IRON MAN 1 — Terrific film about a man finding his soul. They should have stopped there and just let him be a brilliant asshole in the Avengers movies.
THOR and not just because… Loki (sigh). I use that film when I teach to help illustrate the difference between plot and theme.
X-MEN: FIRST CLASS – beautiful evocation of a different time and the relationship between Charles and Erik is gorgeous. It didn’t hurt that the movie had two top ranked actors in those roles.
AVENGERS – I liked the film a great deal. Too many action sequences but at least they seemed like they were designed to move the story forward. Unlike the second Avengers film which seemed designed to just have another big CGI fight.
CAPTAIN AMERICA: THE WINTER SOLDIER – a grown up film about issues of freedom and security and a man and a woman who are merely friends.
ANT MAN – (see above)
X-MEN: DAYS OF FUTURE PAST (the less said about X-Men 3 the better and this film fixed that).
SPIDERMAN – the first film with Toby McGuire
THOR: THE DARK WORLD
So, I think I’ll stop there. This was fun thinking back on all the hours of genuine entertainment these films have provided.
Well, I don’t agree with a lot of the rankings, here, but I do agree with a lot of your reasoning, if that makes any sense? The two big places where we disagree are on “Spider-man 2,” which I loathed (Ock is the crazy one, not the tentacles, and the villain does not get to save the day), and Michael Peña’s character, who reminded me of a person I know out here in the “real world,” and dislike immensely. Twice I actually said aloud (but quietly), “would somebody please shut him up?” It left me a little befuddled, as I loved him in “Shooter” and thought he pretty much *stole* “End of Watch.”
I am looking forward to the idea of Spider-man being integrated with the greater MCU, though that, too, distresses me a little. (Marisa Tomei as Aunt May? But… but I can’t feel unbridled *lust* for freaking *Aunt May!* That’s not right!)
I am also really looking forward to “Doctor Strange,” mostly because Benedict Cumberbatch is one of a very tiny pool of actors who pass my personal acid test for being able to play the character. You know all the weird little exclamations the character uses in the comics? “By the Crimson Bands of Cyttorak,” and “By the Vapors of the Vishanti,” as example.
My personal rule for an actor making the cut as Doctor Strange has always been me being able to imagine the actor saying “By the Hoary Hosts of Hoggoth!”– and not laughing at the thought. Cumberbatch makes the cut.
(Interestingly, so does Chiwetel Ejiofor, who is rumored to be playing Baron Mordo. Tells me that the casting people are really on the ball, as those two characters should be very alike in some ways, so me being able to imagine either actor playing either role is a good thing.)
I’m very interested in the Doctor Strange film. Fingers are crossed on that one.
I loved Spiderman 2 because of the incredibly humanity of it.
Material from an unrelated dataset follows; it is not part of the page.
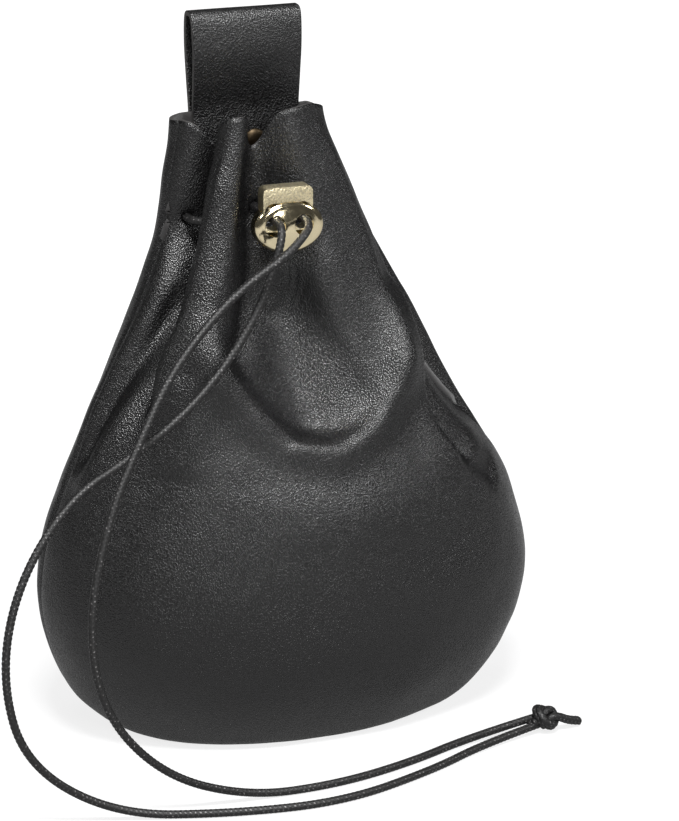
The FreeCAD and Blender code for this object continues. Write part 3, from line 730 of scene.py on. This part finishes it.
def braided_tube(name, line, look, mat, phase=0.0):
    """A round braid that follows a line: strands crossing over and under both ways."""
    points, length = even_points(line, BRAID_STEP)
    tangents = np.gradient(points, axis=0)
    tangents /= np.linalg.norm(tangents, axis=1)[:, None]
    side = np.cross(tangents[0], (0, 0, 1.0))
    if np.linalg.norm(side) < 0.1:
        side = np.cross(tangents[0], (1.0, 0, 0))
    frames = []
    for t in tangents:
        side = side - t * np.dot(side, t)
        side = side / np.linalg.norm(side)
        frames.append(side)
    side = np.array(frames)
    other = np.cross(tangents, side)
    along = np.linspace(0, length, len(points))[:, None]
    angle = np.linspace(0, 2 * math.pi, BRAID_SIDES + 1)[None, :]
    turn = 2 * math.pi * along / look.pitch
    one_way = np.cos(look.strands * (angle + turn) + phase)
    other_way = np.cos(look.strands * (angle - turn) - phase)
    over = np.abs(one_way) ** 0.7 * (0.7 + 0.3 * np.sign(one_way) * other_way)
    under = np.abs(other_way) ** 0.7 * (0.7 - 0.3 * np.sign(other_way) * one_way)
    crown = np.maximum(over, under)
    radius = look.diameter / 2 * (BRAID_VALLEY + BRAID_RISE * crown)
    grid = (points[:, None, :] + radius[..., None] * (np.cos(angle)[..., None] * side[:, None, :]
                                                      + np.sin(angle)[..., None] * other[:, None, :]))
    bm = grid_mesh(grid, crown)
    bmesh.ops.remove_doubles(bm, verts=bm.verts, dist=1e-7)
    bmesh.ops.holes_fill(bm, edges=[e for e in bm.edges if e.is_boundary], sides=0)
    bmesh.ops.recalc_face_normals(bm, faces=bm.faces)
    return finish_mesh(name, bm, [mat]), points, length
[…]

Ock is a tragic figure and that was a nice change from all the megalomanics who inhabit most of these films.
After chatting with my friend Jeremy Brett on Facebook I have to conceded that Winter Soldier should have come in above the X-Men movie. I love the Cap because he is an unabashed hero. He reminds me of my father. A man whose word was his bond and a handshake was enough for a contract. No lawyers needed. The Cap’s defense of liberty when faced with the might of the surveillance state and Fury’s flexible morals was lovely.